Where a line contains the word "More", copy that line in full.

_DATA SUPPLIED_.
** START **
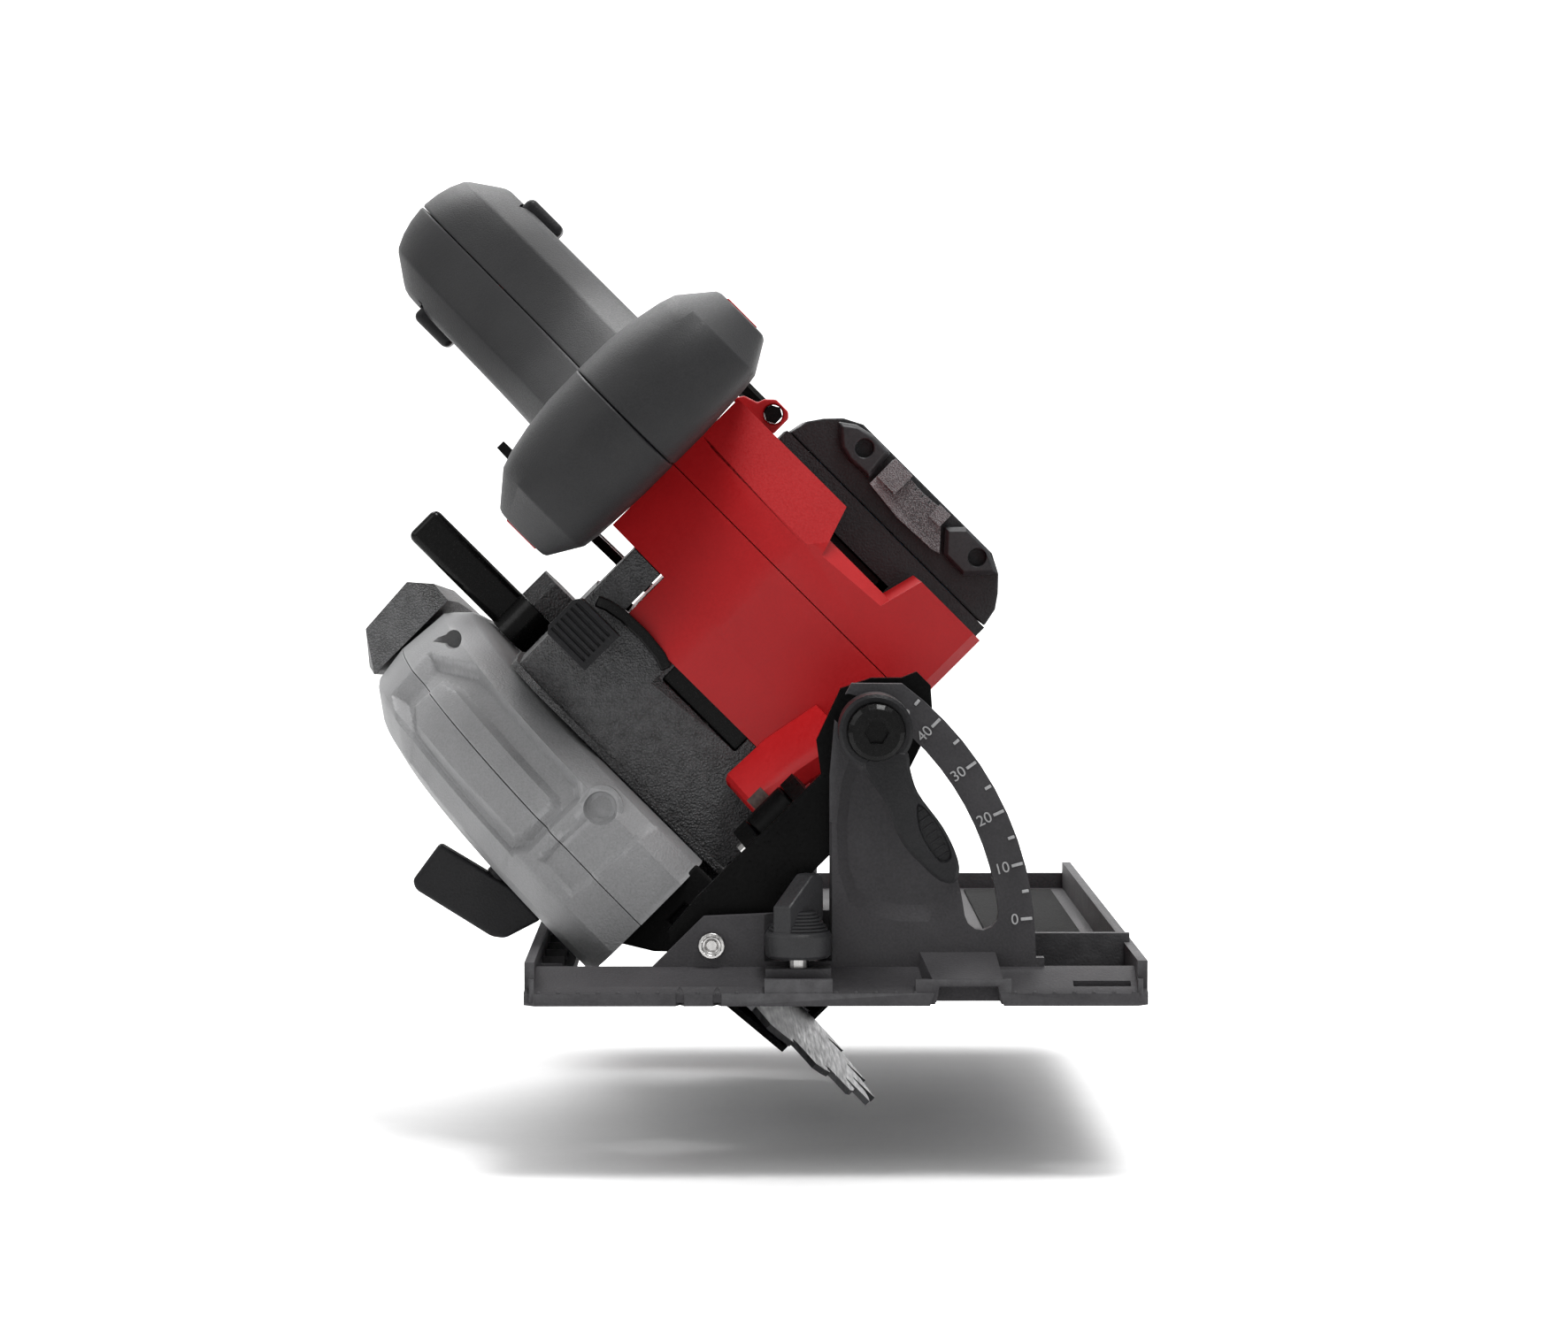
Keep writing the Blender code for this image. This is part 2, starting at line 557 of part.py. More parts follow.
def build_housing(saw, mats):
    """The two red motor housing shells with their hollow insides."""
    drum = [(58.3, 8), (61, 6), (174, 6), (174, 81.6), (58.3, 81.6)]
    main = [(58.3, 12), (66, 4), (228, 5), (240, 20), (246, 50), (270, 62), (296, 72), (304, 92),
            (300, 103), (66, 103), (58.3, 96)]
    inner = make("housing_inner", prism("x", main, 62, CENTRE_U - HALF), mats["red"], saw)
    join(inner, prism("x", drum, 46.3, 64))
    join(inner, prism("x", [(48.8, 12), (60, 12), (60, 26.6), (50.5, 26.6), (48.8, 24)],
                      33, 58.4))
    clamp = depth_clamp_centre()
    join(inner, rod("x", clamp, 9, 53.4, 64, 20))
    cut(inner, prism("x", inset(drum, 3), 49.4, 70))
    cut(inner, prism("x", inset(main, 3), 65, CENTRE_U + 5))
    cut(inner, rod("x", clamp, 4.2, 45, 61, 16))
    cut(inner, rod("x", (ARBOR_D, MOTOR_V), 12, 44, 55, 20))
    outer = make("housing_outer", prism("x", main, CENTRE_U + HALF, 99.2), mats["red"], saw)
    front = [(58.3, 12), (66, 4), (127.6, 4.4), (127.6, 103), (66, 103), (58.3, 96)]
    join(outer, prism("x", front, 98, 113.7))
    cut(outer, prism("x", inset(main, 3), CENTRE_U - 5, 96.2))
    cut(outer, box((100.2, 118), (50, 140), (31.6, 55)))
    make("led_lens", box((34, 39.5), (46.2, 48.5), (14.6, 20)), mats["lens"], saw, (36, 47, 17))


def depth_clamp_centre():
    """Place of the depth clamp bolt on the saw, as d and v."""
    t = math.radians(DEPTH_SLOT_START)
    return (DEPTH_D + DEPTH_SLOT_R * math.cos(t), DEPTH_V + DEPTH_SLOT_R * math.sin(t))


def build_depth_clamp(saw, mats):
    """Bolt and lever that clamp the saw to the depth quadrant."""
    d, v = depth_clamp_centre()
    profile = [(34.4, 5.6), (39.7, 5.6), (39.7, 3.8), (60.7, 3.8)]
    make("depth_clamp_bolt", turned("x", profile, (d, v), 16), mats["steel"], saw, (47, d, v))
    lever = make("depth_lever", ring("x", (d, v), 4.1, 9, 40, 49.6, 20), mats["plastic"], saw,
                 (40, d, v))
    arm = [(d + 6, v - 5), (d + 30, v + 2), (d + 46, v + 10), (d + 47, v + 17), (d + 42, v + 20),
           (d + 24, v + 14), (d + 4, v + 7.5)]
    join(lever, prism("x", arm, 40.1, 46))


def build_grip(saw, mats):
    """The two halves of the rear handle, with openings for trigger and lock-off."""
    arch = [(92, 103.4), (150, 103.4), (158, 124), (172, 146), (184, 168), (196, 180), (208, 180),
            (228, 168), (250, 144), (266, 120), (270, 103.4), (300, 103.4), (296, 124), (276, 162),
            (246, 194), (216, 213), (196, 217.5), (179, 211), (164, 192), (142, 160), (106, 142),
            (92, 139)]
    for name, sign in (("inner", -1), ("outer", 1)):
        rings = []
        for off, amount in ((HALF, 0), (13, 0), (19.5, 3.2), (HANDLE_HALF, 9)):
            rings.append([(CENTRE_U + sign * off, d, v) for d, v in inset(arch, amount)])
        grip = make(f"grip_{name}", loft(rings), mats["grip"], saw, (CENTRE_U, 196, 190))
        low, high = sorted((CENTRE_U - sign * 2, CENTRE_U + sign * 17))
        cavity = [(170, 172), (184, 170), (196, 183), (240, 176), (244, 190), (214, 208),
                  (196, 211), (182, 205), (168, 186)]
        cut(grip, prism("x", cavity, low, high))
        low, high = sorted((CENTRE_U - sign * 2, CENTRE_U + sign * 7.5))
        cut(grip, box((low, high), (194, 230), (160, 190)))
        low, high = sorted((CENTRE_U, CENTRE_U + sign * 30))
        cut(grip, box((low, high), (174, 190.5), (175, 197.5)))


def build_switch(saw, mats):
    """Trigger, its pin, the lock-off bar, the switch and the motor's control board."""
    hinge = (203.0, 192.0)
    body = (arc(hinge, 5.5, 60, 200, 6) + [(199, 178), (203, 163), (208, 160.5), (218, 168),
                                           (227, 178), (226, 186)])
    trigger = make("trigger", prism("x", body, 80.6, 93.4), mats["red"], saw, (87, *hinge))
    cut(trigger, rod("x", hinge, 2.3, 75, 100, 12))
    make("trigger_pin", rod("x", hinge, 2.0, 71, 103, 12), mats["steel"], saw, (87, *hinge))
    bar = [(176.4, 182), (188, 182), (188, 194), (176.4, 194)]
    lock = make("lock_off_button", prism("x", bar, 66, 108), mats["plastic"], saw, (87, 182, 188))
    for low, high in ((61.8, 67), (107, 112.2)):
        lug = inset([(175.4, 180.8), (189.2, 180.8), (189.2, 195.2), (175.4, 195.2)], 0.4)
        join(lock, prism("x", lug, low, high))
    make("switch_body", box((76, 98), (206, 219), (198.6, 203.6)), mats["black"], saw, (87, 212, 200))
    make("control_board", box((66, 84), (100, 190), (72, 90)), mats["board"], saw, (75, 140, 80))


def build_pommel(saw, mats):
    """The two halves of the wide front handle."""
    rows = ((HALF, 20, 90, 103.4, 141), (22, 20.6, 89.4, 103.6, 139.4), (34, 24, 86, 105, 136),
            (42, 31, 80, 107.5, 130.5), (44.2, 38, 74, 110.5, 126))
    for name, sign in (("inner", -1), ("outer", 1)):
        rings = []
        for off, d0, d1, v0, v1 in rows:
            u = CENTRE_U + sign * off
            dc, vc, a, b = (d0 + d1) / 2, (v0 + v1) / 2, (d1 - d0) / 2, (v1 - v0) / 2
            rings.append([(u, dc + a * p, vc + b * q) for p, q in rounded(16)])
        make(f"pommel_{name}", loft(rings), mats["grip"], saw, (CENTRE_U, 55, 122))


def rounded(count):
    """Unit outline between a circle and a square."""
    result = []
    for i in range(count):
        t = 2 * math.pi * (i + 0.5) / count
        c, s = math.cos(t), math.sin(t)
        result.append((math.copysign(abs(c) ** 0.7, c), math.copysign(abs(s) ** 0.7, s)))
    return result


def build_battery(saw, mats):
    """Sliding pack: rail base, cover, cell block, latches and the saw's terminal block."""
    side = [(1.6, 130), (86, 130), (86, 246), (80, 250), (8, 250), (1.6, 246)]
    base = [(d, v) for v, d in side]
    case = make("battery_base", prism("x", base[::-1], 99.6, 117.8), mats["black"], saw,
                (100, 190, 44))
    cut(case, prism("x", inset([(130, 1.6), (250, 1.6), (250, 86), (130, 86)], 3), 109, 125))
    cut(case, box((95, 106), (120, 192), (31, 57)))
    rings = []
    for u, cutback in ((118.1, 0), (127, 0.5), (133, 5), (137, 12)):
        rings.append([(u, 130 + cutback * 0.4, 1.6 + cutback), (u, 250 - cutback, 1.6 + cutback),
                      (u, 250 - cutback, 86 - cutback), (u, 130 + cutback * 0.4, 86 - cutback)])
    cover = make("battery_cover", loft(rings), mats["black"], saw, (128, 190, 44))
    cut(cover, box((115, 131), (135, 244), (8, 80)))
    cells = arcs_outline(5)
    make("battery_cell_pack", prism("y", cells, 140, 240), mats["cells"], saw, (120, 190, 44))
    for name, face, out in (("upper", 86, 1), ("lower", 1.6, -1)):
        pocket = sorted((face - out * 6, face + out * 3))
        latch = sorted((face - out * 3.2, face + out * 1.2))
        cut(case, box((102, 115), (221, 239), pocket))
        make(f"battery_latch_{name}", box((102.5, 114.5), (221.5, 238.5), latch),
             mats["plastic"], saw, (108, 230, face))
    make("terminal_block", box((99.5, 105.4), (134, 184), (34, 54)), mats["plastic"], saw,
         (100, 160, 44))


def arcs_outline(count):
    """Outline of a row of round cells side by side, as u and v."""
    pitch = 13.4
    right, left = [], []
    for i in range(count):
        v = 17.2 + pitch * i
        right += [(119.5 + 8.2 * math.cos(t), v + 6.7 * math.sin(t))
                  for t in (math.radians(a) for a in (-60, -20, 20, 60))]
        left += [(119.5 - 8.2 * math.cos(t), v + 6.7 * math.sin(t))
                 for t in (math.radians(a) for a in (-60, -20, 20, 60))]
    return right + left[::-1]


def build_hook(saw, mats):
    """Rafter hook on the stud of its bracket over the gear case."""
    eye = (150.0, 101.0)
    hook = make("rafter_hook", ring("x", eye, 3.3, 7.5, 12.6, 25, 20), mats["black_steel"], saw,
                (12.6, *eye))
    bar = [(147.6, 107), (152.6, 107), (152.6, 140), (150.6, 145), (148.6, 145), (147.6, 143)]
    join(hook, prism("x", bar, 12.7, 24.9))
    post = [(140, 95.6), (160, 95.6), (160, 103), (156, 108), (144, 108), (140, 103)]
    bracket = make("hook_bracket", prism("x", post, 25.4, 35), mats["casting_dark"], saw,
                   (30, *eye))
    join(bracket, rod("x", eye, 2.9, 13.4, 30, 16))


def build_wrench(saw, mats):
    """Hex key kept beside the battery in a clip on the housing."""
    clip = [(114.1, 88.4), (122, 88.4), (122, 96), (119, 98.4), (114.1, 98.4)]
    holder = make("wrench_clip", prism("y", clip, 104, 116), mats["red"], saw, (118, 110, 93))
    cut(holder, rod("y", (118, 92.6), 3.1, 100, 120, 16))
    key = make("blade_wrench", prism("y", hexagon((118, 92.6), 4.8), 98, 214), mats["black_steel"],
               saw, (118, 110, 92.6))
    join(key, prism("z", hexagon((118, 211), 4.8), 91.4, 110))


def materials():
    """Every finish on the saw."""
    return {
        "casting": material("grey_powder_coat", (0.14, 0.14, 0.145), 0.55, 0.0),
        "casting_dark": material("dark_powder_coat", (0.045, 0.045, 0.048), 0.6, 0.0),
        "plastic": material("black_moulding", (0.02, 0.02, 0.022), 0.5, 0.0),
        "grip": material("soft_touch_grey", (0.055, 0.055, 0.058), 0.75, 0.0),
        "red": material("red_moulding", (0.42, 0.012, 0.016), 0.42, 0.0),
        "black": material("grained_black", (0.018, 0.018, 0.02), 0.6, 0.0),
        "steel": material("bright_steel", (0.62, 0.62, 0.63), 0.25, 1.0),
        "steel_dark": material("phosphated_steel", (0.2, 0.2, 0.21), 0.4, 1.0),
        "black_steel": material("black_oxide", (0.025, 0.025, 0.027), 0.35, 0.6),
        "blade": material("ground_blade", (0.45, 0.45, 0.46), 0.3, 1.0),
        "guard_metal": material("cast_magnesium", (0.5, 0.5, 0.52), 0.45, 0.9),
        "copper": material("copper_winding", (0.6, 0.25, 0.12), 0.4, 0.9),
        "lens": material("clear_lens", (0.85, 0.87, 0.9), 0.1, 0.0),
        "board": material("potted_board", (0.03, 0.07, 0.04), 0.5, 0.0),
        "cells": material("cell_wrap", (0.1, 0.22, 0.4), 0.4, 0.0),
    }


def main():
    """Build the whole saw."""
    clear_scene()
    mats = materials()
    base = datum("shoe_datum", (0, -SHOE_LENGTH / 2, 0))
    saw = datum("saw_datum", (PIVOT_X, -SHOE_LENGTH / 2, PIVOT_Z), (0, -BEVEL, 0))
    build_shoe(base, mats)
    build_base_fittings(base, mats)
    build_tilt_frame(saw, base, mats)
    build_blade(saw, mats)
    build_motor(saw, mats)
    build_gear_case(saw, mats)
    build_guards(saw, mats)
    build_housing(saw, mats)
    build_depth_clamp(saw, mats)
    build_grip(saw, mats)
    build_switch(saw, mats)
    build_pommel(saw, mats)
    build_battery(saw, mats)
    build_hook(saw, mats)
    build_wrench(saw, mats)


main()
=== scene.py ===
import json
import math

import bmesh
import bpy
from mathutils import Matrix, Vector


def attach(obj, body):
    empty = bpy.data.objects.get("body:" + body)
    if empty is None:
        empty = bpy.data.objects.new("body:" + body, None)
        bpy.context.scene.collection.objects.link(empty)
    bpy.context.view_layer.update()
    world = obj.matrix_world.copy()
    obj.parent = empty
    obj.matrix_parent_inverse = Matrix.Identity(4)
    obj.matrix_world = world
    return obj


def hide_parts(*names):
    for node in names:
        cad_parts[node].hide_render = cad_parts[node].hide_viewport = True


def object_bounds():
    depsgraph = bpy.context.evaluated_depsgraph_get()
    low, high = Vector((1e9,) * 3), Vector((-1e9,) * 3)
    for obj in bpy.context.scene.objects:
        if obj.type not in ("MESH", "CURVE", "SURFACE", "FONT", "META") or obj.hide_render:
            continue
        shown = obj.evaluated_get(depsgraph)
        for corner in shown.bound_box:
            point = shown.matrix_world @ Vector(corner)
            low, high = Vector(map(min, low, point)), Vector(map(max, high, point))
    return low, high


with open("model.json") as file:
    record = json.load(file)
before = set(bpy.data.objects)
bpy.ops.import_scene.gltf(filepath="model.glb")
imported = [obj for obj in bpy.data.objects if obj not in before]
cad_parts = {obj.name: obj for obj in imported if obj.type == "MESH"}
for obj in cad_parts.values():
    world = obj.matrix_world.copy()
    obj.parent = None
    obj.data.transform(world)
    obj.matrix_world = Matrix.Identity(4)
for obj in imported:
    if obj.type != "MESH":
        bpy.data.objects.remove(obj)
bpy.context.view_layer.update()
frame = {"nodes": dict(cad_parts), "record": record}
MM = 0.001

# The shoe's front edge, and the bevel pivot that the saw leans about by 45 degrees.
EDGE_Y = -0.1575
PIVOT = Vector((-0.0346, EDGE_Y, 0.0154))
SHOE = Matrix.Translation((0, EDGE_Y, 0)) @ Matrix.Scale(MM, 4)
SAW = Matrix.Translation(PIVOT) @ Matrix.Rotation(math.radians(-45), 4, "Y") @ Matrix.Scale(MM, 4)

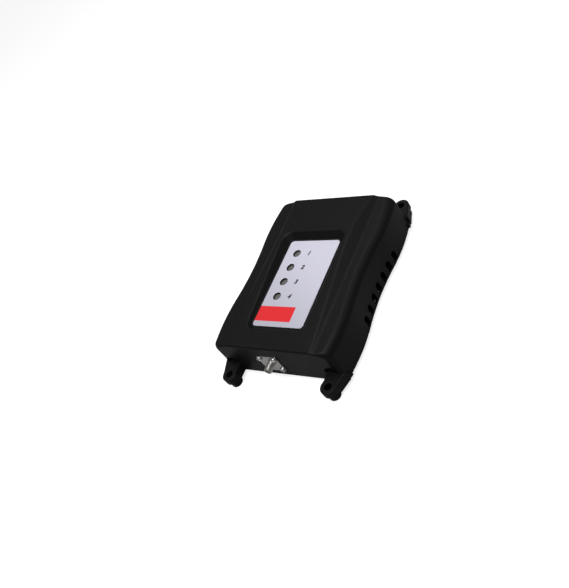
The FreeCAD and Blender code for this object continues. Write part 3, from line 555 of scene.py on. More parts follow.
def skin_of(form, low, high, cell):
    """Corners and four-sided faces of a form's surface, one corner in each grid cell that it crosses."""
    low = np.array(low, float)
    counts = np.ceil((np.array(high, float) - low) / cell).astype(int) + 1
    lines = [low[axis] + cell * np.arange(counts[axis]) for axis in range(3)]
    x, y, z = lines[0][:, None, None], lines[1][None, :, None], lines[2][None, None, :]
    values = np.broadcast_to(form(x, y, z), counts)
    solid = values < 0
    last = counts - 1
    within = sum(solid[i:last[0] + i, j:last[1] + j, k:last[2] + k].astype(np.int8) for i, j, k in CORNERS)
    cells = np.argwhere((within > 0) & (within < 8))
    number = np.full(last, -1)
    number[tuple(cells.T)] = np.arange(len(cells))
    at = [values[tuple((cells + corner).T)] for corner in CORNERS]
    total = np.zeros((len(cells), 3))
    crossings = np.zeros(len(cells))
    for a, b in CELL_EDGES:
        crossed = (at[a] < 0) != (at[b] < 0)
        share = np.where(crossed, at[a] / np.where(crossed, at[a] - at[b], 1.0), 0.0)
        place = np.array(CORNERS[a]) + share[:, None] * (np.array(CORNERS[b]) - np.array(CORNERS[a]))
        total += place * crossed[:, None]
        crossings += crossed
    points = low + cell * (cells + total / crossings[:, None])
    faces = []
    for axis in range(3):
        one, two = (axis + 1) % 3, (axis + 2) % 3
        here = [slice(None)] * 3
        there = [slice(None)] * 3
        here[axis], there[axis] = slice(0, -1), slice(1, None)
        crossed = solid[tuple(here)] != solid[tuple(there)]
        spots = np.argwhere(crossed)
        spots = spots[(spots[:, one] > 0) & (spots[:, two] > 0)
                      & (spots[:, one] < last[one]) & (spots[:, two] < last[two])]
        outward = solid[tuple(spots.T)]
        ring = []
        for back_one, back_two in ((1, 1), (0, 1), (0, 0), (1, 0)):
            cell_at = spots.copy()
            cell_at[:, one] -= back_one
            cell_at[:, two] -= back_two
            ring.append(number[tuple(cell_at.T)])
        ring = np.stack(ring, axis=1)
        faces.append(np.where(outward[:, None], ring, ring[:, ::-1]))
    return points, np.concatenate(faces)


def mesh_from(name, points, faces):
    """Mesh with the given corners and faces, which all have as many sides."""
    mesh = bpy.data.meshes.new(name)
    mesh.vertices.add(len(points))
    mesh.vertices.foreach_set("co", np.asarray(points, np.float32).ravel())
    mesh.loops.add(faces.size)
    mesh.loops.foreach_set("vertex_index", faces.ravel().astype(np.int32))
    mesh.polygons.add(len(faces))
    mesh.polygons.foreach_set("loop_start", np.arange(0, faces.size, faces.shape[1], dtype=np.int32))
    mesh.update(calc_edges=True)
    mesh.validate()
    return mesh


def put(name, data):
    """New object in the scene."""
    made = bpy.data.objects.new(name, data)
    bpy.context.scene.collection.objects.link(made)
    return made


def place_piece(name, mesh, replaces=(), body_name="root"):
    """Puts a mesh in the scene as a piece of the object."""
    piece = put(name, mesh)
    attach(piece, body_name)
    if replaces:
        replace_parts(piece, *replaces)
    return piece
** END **
_FULL SOLUTION_.
Keep writing the Blender code for this image. This is part 2, starting at line 557 of part.py. More parts follow.
The FreeCAD and Blender code for this object continues. Write part 3, from line 555 of scene.py on. More parts follow.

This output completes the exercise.